Distrust of the American Commercial Environment 

The ZTE ban’s negative externality not only affects American firm’s stock prices but also damages their global reputations. The ban has in effect notified all foreign telecom companies of the political risk involved in buying American semiconductor parts. If the U.S. government is willing to ban foreign companies from importing parts to serve its political purpose, then it will destroy any belief in a reliable and credible commercial environment for international customers. The semiconductor industry and most likely other high-tech industries will be most affected by this perceived political risk.

The credibility crisis will then steer customers away from American semiconductor firms and to their foreign competitors. According to Qualcomm’s 2017 filings , 97% percent of its total revenues came from international customers with Samsung alone contributing  approximately 10% of those revenues. Other firms in the industry also strongly depend on foreign customers and as a result, losing those customers would be lethal to all of the firms involved. Although the U.S. owns a 50% market share of the global semiconductor market, foreign competitors such as Korea, Japan, the EU, and Taiwan, who currently hold 17%, 11%, 9%, and 6% of market share, respectively, will benefit from the credibility crisis and rise to challenge America’s dominance in the global market. Even presently, Chinese telecom companies  have already realized the drawbacks of relying too much on the U.S. to buy chips. Jack Ma, the co-founder of Alibaba, the Chinese E-Commerce giant, warned international companies to be aware of U.S. global chip dominance in a speech at Waseda University on April 25th in Tokyo:“Japan, China, any country should have their own technology. A company should take responsibility for its customers, for the global future.”

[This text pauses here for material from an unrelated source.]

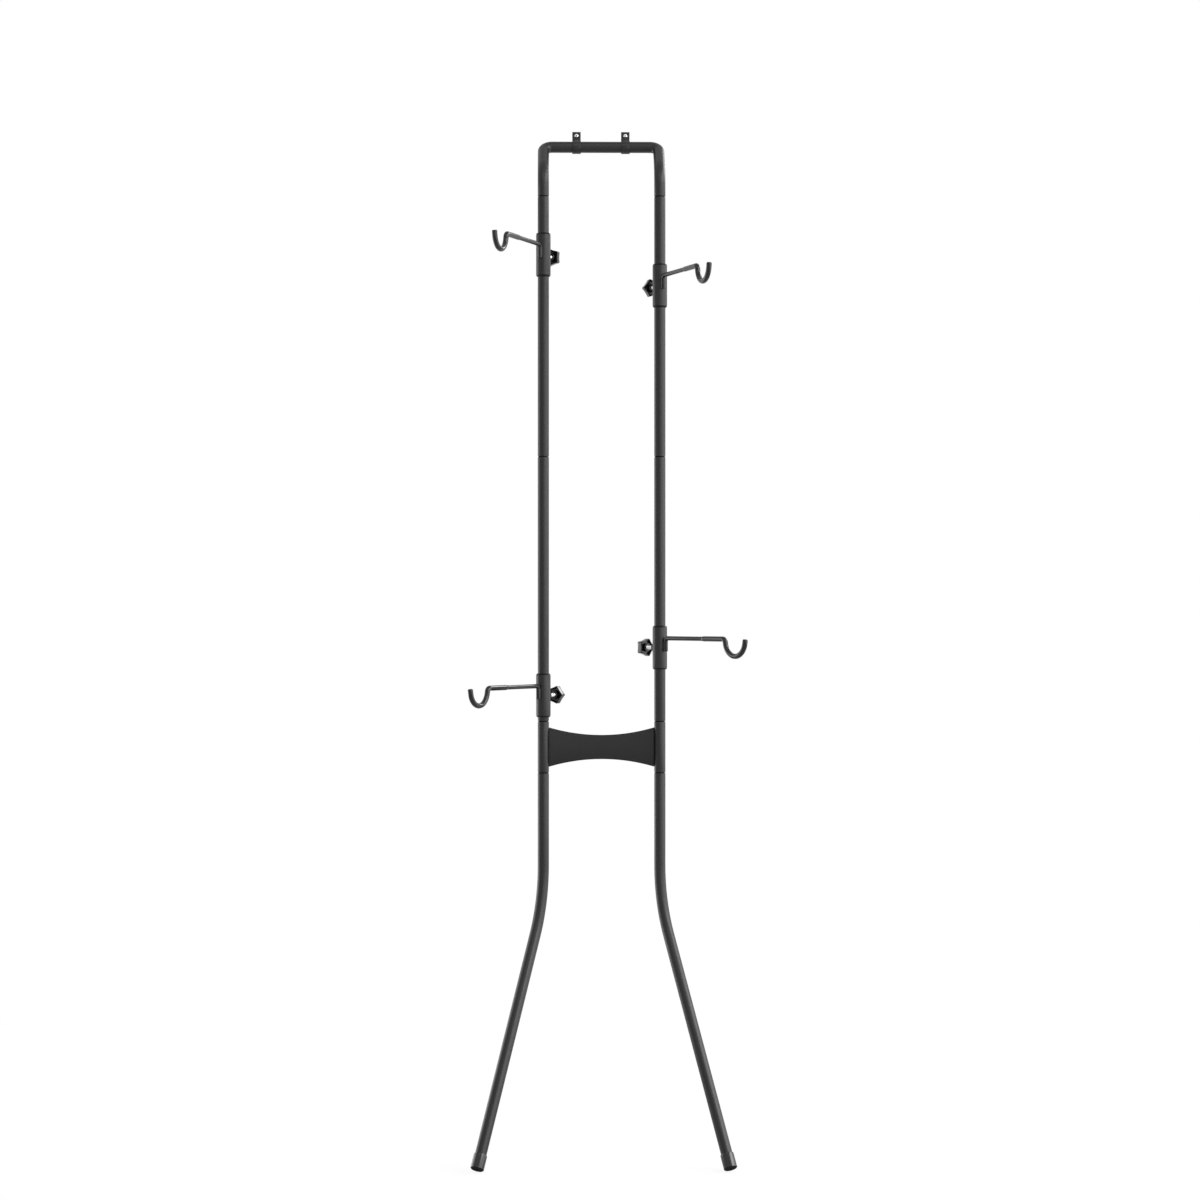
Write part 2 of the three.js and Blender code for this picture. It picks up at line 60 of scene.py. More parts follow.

Because the semiconductor industry has always been a strong contributor to U.S. GDP, any potential decrease in American market share will significantly impact the U.S. economy. According to a 2014 report from the Semiconductor Industry Association (SIA), the industry adds the third highest value to the U.S. economy while its annual growth is 20 times that of annual U.S. GDP growth.  Such a vital industry to the American economy should not, by any chance, be harmed by any political trade-off or one-upmanship.

The High-Tech Industry will lose in the long run

Historically, American semiconductor firms have benefited the most from the globalized trade network. They are highly profitable because they are able to produce and sell high-tech parts and licences to companies mainly in Asia with very high margins. In turn, the Asian companies manufacture and sell the final goods to consumers with little profit left to spare relative to their American counterparts. For example, Qualcomm makes on average, double its production costs from selling its Snapdragon chip, the dominant SoC (System-on-Chip) of nearly all Android-based phones. Chinese-based smartphone producers such as Xiaomi, can make as small as a 5%  profit on its hardware products.

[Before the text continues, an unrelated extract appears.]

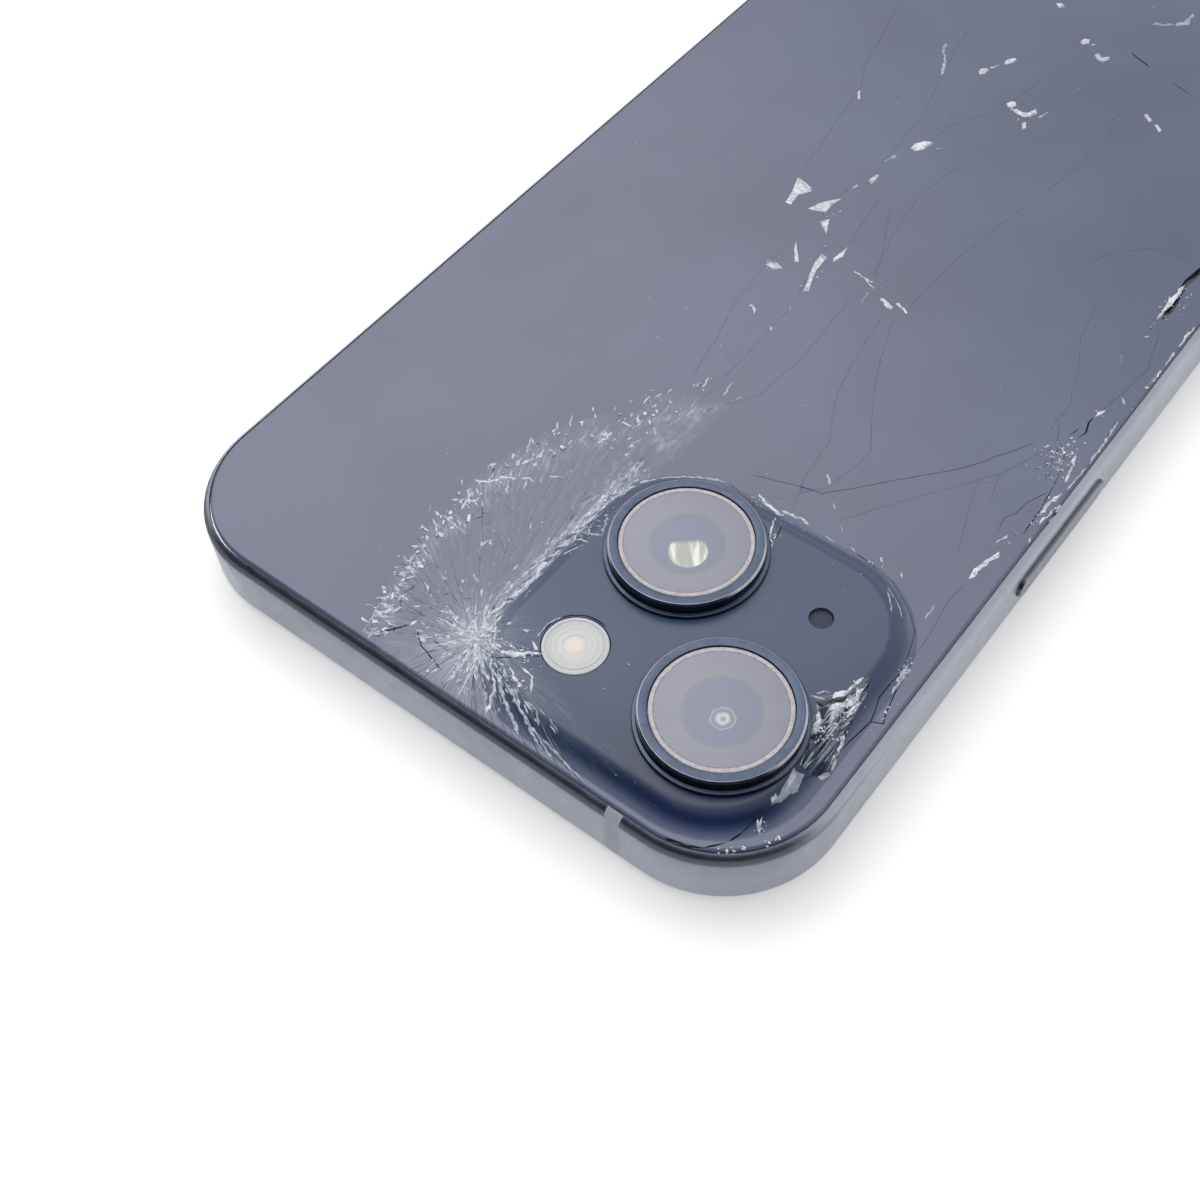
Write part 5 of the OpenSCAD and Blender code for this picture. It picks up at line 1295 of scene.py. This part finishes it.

Should the globalized trade network break, American semiconductor companies won’t have the ability to only sell the profitable parts and licenses to trade partners anymore. The U.S. government can and should prevent Chinese companies from reselling semiconductors to sanctioned countries, but it would be unwise to deconstruct the very globalized trade network that it directly benefits the most from. It is a risky tactic for the U.S to use any high-tech industry as a political bargaining tool which might break the preexisted trade network. The tactic hurts both China and the U.S., but the U.S. will feel the negative impacts for far longer.